WRITTEN EXERCISE :: Give the listing below again in full, exactly as written.

AVAILABLE DATA ::
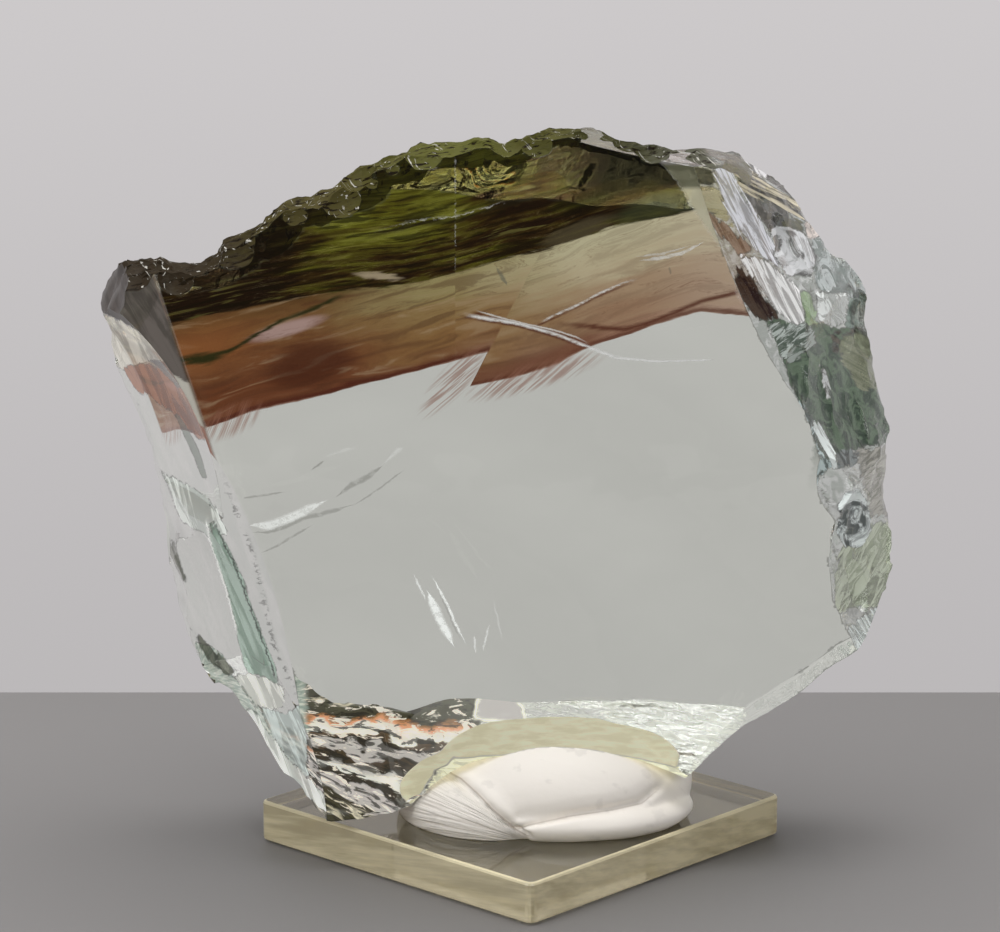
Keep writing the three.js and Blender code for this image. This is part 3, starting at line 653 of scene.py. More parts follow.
# Patches of the left side's facets, in the same way.
LEFT_PATCHES = [
    ("ground", "fold", ((0.86, 0.88, 0.86), (0.93, 0.93, 0.92)), (0, 0.1), (0.7, 0.69, 0.68),
     [(-60, 95), (-20, 95), (-20, 0), (-60, 0)]),
    ("grey top", "fold", ((0.03, 0.022, 0.02), (0.1, 0.08, 0.075)), (0.86, 0.93),
     (0.055, 0.046, 0.041), [(-52, 74), (-45.4, 74.5), (-40.2, 65.4), (-39.8, 63.6), (-40.7, 63.8),
     (-48.6, 66.8), (-52, 67.8)]),
    ("cream", "fold", ((0.8, 0.76, 0.6), (0.93, 0.9, 0.84)), (0.35, 0.6), (0.84, 0.8, 0.7),
     [(-52, 67.8), (-48.3, 66.8), (-40.7, 63.9), (-39.6, 62), (-43.3, 61.5), (-46.7, 59.9),
     (-52, 61)]),
    ("brown bar", "fold", ((0.04, 0.025, 0.02), (0.14, 0.1, 0.085)), (0, 0.15), (0.3, 0.25, 0.23),
     [(-43.5, 61.7), (-38.5, 61.9), (-38.2, 58.7), (-40.3, 58.3)]),
    ("pink brown", "fold", ((0.2, 0.08, 0.06), (0.5, 0.26, 0.2)), (0.3, 0.5), (0.42, 0.21, 0.14),
     [(-46.9, 60.3), (-43.3, 61.2), (-40.1, 58.6), (-38, 58.9), (-36.9, 56.6), (-35.9, 52.9),
     (-38, 52.3), (-41.1, 55.1), (-45.6, 57.9)]),
    ("dark crease", "fold", ((0.02, 0.025, 0.02), (0.2, 0.24, 0.2)), (0, 0.1), (0.3, 0.3, 0.3),
     [(-41, 55.2), (-40.3, 55), (-37.9, 51.2), (-37.1, 47.7), (-37.7, 47.6), (-38.7, 51.2)]),
    ("green chip", "fold", ((0.5, 0.6, 0.53), (0.85, 0.9, 0.86)), (0.45, 0.8), (0.8, 0.84, 0.79),
     [(-42.8, 47.6), (-37.2, 45.6), (-34.4, 41.6), (-36.3, 40.2), (-40.4, 42.2)]),
    ("dark rim", "fold", ((0.05, 0.055, 0.04), (0.3, 0.3, 0.26)), (0, 0.2), (0.4, 0.4, 0.36),
     [(-42.6, 39.8), (-41.3, 39.1), (-40.2, 36), (-39.4, 34), (-40.4, 34.2), (-41.6, 37)]),
    ("sliver", "fold", ((0.14, 0.26, 0.18), (0.42, 0.64, 0.5)), (0.05, 0.35), (0.42, 0.54, 0.47),
     [(-36.9, 45.2), (-35.7, 41.8), (-33.4, 37.1), (-31.8, 32.3), (-30.5, 28.7), (-29.2, 24.9),
     (-28.9, 22.3), (-32.4, 23.7), (-33.6, 27.4), (-34.5, 32.3), (-35.8, 37.1), (-36.7, 40.3)]),
    ("dark wedge", "fold", ((0.006, 0.008, 0.004), (0.06, 0.065, 0.045)), (0, 0.1),
     (0.2, 0.22, 0.16), [(-39.6, 28.4), (-37, 26.2), (-33.6, 23.3), (-35.4, 23), (-37.6, 24.8)]),
    ("foot cream", "fold", ((0.5, 0.54, 0.46), (0.85, 0.86, 0.8)), (0.6, 0.95), (0.95, 0.96, 0.89),
     [(-34.6, 23.2), (-30.7, 23.4), (-28.2, 22.3), (-28.2, 19.4), (-31.6, 18.8), (-33.2, 21.1)]),
    ("foot cyan", "fold", ((0.45, 0.56, 0.52), (0.75, 0.82, 0.8)), (0.5, 0.85), (0.76, 0.85, 0.81),
     [(-31.6, 19.2), (-28, 19), (-25.6, 21), (-25.4, 10.6), (-28.7, 12.9)]),
    ("foot edge", "fold", ((0.6, 0.64, 0.58), (0.85, 0.88, 0.84)), (0.65, 0.97), (0.95, 0.97, 0.92),
     [(-33.2, 18.8), (-32, 18.8), (-28.4, 13.7), (-25.4, 10.8), (-20.4, 7.2), (-20.4, 5.6),
     (-26.4, 8.6), (-29.8, 12.4)]),
]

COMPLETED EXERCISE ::
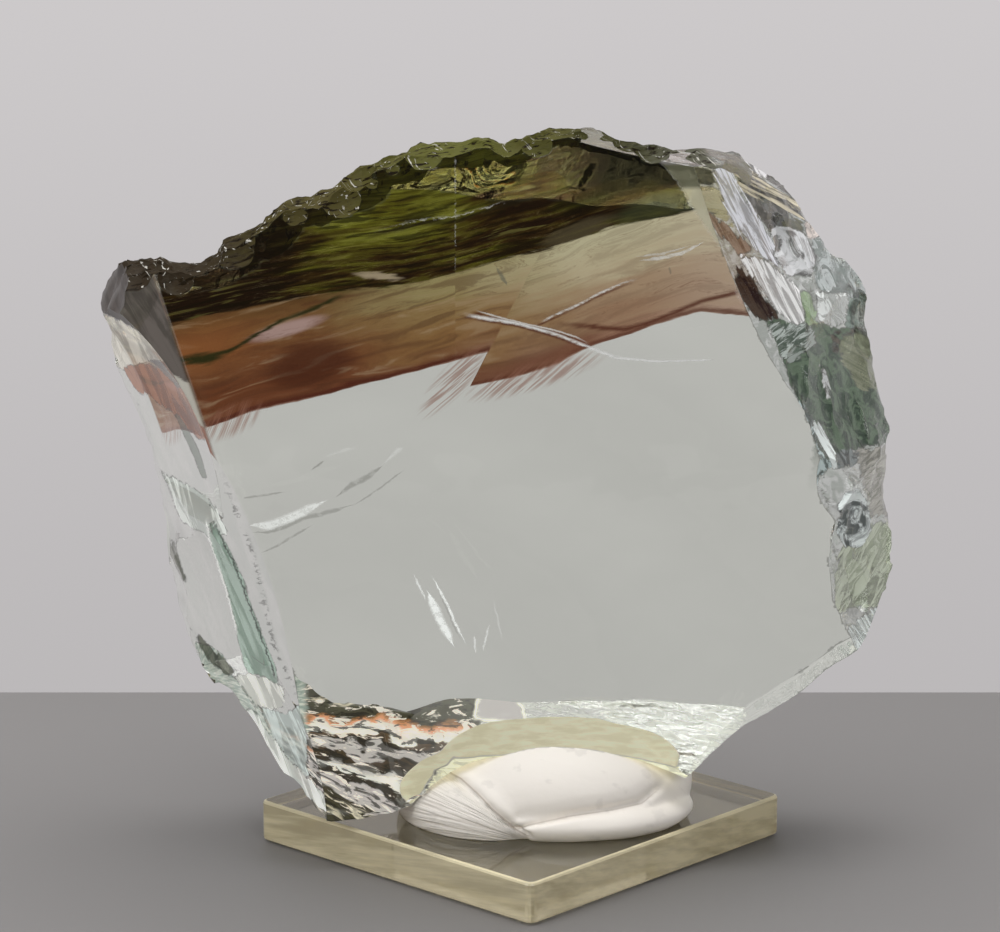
Keep writing the three.js and Blender code for this image. This is part 3, starting at line 653 of scene.py. More parts follow.
# Patches of the left side's facets, in the same way.
LEFT_PATCHES = [
    ("ground", "fold", ((0.86, 0.88, 0.86), (0.93, 0.93, 0.92)), (0, 0.1), (0.7, 0.69, 0.68),
     [(-60, 95), (-20, 95), (-20, 0), (-60, 0)]),
    ("grey top", "fold", ((0.03, 0.022, 0.02), (0.1, 0.08, 0.075)), (0.86, 0.93),
     (0.055, 0.046, 0.041), [(-52, 74), (-45.4, 74.5), (-40.2, 65.4), (-39.8, 63.6), (-40.7, 63.8),
     (-48.6, 66.8), (-52, 67.8)]),
    ("cream", "fold", ((0.8, 0.76, 0.6), (0.93, 0.9, 0.84)), (0.35, 0.6), (0.84, 0.8, 0.7),
     [(-52, 67.8), (-48.3, 66.8), (-40.7, 63.9), (-39.6, 62), (-43.3, 61.5), (-46.7, 59.9),
     (-52, 61)]),
    ("brown bar", "fold", ((0.04, 0.025, 0.02), (0.14, 0.1, 0.085)), (0, 0.15), (0.3, 0.25, 0.23),
     [(-43.5, 61.7), (-38.5, 61.9), (-38.2, 58.7), (-40.3, 58.3)]),
    ("pink brown", "fold", ((0.2, 0.08, 0.06), (0.5, 0.26, 0.2)), (0.3, 0.5), (0.42, 0.21, 0.14),
     [(-46.9, 60.3), (-43.3, 61.2), (-40.1, 58.6), (-38, 58.9), (-36.9, 56.6), (-35.9, 52.9),
     (-38, 52.3), (-41.1, 55.1), (-45.6, 57.9)]),
    ("dark crease", "fold", ((0.02, 0.025, 0.02), (0.2, 0.24, 0.2)), (0, 0.1), (0.3, 0.3, 0.3),
     [(-41, 55.2), (-40.3, 55), (-37.9, 51.2), (-37.1, 47.7), (-37.7, 47.6), (-38.7, 51.2)]),
    ("green chip", "fold", ((0.5, 0.6, 0.53), (0.85, 0.9, 0.86)), (0.45, 0.8), (0.8, 0.84, 0.79),
     [(-42.8, 47.6), (-37.2, 45.6), (-34.4, 41.6), (-36.3, 40.2), (-40.4, 42.2)]),
    ("dark rim", "fold", ((0.05, 0.055, 0.04), (0.3, 0.3, 0.26)), (0, 0.2), (0.4, 0.4, 0.36),
     [(-42.6, 39.8), (-41.3, 39.1), (-40.2, 36), (-39.4, 34), (-40.4, 34.2), (-41.6, 37)]),
    ("sliver", "fold", ((0.14, 0.26, 0.18), (0.42, 0.64, 0.5)), (0.05, 0.35), (0.42, 0.54, 0.47),
     [(-36.9, 45.2), (-35.7, 41.8), (-33.4, 37.1), (-31.8, 32.3), (-30.5, 28.7), (-29.2, 24.9),
     (-28.9, 22.3), (-32.4, 23.7), (-33.6, 27.4), (-34.5, 32.3), (-35.8, 37.1), (-36.7, 40.3)]),
    ("dark wedge", "fold", ((0.006, 0.008, 0.004), (0.06, 0.065, 0.045)), (0, 0.1),
     (0.2, 0.22, 0.16), [(-39.6, 28.4), (-37, 26.2), (-33.6, 23.3), (-35.4, 23), (-37.6, 24.8)]),
    ("foot cream", "fold", ((0.5, 0.54, 0.46), (0.85, 0.86, 0.8)), (0.6, 0.95), (0.95, 0.96, 0.89),
     [(-34.6, 23.2), (-30.7, 23.4), (-28.2, 22.3), (-28.2, 19.4), (-31.6, 18.8), (-33.2, 21.1)]),
    ("foot cyan", "fold", ((0.45, 0.56, 0.52), (0.75, 0.82, 0.8)), (0.5, 0.85), (0.76, 0.85, 0.81),
     [(-31.6, 19.2), (-28, 19), (-25.6, 21), (-25.4, 10.6), (-28.7, 12.9)]),
    ("foot edge", "fold", ((0.6, 0.64, 0.58), (0.85, 0.88, 0.84)), (0.65, 0.97), (0.95, 0.97, 0.92),
     [(-33.2, 18.8), (-32, 18.8), (-28.4, 13.7), (-25.4, 10.8), (-20.4, 7.2), (-20.4, 5.6),
     (-26.4, 8.6), (-29.8, 12.4)]),
]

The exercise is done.